## The task
Only the lines starting at the one with "cad_parts[node].hide_render = cad_parts[node].hide_viewport" and ending at the one with "bpy.data.objects.remove(obj)" should be copied, exactly and with both ends kept.

#####

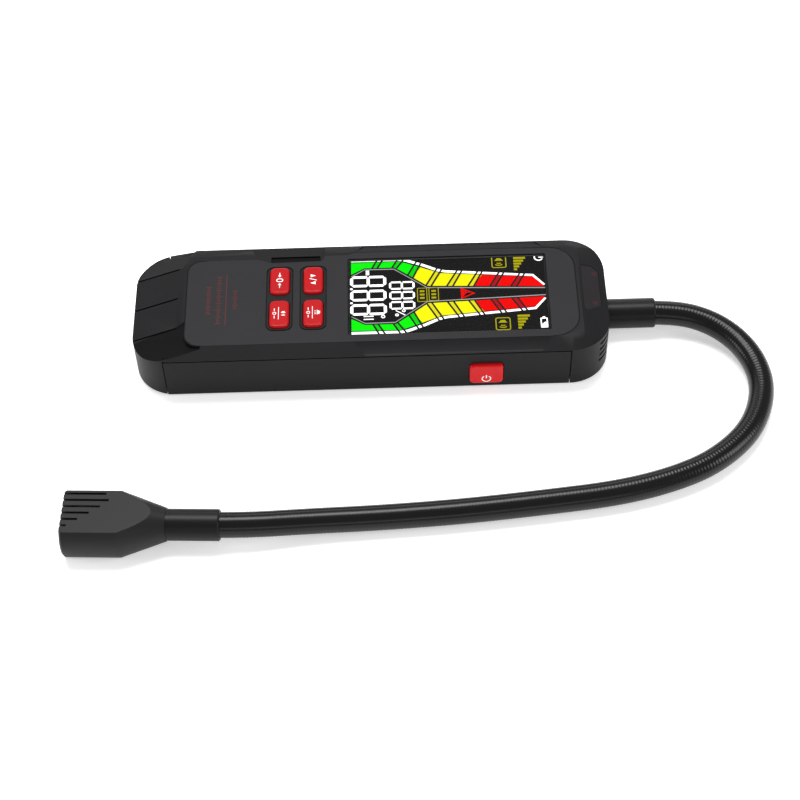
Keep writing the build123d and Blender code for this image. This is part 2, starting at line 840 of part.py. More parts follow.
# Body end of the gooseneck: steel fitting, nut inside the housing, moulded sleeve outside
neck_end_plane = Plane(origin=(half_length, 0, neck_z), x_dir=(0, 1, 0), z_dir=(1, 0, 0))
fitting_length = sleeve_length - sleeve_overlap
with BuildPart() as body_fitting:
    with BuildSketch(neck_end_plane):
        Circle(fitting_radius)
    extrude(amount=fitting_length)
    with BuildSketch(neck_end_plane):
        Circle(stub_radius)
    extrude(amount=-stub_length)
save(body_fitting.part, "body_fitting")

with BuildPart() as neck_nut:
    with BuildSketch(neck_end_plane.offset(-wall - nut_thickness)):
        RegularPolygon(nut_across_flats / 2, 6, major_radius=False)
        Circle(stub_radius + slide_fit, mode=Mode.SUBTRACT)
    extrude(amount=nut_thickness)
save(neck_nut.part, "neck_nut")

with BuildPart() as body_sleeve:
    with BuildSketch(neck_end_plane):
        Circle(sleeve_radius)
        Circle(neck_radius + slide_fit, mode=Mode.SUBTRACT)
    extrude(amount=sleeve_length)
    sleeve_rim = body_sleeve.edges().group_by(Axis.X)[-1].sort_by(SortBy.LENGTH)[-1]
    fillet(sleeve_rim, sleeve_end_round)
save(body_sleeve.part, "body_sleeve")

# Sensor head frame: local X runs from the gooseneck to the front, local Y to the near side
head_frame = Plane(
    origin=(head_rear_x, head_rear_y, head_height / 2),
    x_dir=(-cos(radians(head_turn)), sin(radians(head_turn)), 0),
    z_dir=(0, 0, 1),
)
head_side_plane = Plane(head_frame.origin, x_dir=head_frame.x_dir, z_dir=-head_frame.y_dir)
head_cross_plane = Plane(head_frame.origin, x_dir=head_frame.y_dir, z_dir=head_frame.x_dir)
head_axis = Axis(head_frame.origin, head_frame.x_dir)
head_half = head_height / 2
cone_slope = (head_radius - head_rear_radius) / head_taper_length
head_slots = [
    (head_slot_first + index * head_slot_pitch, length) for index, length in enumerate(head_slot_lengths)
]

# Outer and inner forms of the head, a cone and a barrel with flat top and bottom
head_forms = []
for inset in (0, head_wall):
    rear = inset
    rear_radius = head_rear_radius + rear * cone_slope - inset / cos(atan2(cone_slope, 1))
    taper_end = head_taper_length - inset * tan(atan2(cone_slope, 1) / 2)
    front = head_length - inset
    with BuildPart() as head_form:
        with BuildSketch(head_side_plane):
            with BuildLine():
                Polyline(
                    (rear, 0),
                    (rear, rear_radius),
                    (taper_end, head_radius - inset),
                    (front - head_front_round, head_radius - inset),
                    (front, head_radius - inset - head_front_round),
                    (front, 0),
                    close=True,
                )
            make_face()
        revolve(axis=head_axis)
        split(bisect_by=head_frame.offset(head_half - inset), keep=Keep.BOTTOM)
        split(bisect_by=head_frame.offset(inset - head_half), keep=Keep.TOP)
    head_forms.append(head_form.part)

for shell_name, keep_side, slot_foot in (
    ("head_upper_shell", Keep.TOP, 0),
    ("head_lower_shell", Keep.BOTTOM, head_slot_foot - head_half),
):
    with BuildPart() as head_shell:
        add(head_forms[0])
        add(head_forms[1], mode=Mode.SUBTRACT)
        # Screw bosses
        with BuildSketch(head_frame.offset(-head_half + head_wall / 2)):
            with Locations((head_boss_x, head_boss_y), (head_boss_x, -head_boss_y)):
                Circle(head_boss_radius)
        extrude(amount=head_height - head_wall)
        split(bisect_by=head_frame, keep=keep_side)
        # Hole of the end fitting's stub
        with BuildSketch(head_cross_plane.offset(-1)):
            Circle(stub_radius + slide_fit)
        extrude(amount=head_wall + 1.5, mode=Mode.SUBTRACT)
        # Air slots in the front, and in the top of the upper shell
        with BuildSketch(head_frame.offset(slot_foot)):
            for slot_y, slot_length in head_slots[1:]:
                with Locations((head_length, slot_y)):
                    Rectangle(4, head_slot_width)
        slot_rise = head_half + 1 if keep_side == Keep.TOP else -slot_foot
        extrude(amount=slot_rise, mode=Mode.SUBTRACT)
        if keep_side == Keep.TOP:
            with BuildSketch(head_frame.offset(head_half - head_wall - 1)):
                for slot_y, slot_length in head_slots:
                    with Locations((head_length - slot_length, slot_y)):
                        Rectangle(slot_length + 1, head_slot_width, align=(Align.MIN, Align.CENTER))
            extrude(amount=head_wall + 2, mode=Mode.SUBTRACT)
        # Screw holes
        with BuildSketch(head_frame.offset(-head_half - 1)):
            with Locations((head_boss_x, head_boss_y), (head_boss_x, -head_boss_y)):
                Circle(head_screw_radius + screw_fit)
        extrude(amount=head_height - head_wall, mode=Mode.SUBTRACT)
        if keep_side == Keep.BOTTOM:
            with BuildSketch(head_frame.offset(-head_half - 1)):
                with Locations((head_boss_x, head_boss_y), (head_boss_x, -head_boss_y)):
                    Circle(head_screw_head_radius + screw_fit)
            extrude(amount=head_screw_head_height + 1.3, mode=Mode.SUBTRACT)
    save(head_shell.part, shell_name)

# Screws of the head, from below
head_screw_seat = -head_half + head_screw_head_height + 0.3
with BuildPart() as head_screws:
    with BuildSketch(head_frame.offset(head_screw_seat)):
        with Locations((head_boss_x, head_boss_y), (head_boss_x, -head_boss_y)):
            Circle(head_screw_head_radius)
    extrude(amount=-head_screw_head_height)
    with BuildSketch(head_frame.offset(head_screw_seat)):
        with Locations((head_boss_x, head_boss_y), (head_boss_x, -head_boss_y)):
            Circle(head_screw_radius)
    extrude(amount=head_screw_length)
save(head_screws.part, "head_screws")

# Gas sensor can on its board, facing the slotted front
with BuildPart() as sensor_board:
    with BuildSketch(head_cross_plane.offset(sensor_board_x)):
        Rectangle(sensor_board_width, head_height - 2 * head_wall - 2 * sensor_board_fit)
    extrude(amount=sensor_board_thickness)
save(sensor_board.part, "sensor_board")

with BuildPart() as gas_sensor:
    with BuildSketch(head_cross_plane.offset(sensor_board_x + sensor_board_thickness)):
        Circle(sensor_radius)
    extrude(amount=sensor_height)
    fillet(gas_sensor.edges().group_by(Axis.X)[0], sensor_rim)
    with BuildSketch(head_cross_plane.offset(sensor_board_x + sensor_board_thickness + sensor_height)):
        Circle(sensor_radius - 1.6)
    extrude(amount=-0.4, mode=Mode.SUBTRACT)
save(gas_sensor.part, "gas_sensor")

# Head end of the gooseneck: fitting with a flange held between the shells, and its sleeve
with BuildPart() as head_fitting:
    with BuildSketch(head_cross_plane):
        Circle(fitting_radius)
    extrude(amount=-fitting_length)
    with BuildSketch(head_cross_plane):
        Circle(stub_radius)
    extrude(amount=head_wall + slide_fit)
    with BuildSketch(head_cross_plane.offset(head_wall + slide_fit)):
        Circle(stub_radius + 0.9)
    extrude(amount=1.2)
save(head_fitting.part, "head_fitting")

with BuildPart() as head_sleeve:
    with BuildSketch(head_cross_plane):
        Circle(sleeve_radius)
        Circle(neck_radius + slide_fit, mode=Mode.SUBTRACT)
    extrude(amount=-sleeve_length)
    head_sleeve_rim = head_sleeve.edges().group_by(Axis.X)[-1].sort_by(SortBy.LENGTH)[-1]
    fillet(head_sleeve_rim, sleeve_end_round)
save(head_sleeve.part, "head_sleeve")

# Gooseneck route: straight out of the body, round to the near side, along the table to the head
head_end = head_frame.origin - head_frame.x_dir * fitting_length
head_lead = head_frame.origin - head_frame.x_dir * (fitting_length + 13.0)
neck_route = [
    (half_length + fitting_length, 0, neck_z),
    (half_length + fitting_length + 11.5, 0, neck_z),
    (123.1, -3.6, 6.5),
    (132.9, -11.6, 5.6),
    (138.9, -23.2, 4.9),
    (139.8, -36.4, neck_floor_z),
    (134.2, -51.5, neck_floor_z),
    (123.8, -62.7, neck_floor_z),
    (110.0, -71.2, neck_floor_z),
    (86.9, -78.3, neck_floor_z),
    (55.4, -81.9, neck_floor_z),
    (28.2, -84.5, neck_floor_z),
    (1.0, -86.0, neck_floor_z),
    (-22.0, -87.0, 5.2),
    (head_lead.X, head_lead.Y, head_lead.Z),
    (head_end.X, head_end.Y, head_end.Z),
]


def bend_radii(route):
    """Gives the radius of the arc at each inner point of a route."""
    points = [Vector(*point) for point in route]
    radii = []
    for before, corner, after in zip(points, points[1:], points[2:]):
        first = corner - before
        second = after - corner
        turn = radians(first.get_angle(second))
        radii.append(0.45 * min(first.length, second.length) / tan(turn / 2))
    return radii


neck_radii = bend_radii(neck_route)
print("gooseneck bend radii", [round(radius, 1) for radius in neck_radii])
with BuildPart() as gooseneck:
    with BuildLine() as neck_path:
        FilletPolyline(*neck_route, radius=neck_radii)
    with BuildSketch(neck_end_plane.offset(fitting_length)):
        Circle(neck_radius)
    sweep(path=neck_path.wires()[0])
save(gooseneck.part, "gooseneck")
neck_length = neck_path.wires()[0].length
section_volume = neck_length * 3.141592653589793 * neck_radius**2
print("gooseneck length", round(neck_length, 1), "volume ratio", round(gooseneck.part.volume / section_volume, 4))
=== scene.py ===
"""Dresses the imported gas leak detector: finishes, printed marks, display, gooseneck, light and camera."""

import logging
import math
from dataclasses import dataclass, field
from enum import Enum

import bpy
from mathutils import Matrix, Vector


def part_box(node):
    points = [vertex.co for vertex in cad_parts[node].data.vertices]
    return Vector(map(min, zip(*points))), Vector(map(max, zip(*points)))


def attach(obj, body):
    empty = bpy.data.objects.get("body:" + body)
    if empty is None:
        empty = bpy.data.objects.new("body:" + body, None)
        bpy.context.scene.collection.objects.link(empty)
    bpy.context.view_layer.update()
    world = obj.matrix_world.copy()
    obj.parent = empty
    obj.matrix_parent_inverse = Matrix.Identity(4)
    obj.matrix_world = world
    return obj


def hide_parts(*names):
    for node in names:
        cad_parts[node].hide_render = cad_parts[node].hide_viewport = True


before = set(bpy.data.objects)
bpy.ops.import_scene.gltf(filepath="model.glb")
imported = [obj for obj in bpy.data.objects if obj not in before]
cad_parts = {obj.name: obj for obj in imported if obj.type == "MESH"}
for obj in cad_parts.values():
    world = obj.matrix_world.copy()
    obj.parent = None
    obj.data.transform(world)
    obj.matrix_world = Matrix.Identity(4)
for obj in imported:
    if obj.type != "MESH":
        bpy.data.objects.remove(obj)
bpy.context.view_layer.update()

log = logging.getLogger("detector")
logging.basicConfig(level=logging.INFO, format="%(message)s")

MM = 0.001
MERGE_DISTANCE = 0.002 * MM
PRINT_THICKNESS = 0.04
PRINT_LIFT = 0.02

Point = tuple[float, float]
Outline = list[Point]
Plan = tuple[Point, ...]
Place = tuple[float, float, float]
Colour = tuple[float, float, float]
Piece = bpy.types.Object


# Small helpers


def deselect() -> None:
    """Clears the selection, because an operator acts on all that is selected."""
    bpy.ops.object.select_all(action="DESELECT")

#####

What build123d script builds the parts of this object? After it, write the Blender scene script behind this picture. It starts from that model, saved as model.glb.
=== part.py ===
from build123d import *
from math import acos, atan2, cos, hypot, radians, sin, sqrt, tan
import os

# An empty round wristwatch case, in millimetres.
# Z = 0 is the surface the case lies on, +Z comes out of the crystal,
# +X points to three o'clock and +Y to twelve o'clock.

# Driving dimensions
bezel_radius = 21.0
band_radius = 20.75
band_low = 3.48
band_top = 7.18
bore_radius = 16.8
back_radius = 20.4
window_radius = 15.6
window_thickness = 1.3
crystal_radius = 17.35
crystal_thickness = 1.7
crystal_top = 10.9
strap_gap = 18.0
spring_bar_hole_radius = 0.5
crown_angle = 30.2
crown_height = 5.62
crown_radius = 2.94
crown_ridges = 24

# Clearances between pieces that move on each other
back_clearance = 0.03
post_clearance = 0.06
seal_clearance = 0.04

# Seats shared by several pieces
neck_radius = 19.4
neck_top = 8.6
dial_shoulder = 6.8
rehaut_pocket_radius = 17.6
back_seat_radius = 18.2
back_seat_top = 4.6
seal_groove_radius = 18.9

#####

## Exercise response
        cad_parts[node].hide_render = cad_parts[node].hide_viewport = True


before = set(bpy.data.objects)
bpy.ops.import_scene.gltf(filepath="model.glb")
imported = [obj for obj in bpy.data.objects if obj not in before]
cad_parts = {obj.name: obj for obj in imported if obj.type == "MESH"}
for obj in cad_parts.values():
    world = obj.matrix_world.copy()
    obj.parent = None
    obj.data.transform(world)
    obj.matrix_world = Matrix.Identity(4)
for obj in imported:
    if obj.type != "MESH":
        bpy.data.objects.remove(obj)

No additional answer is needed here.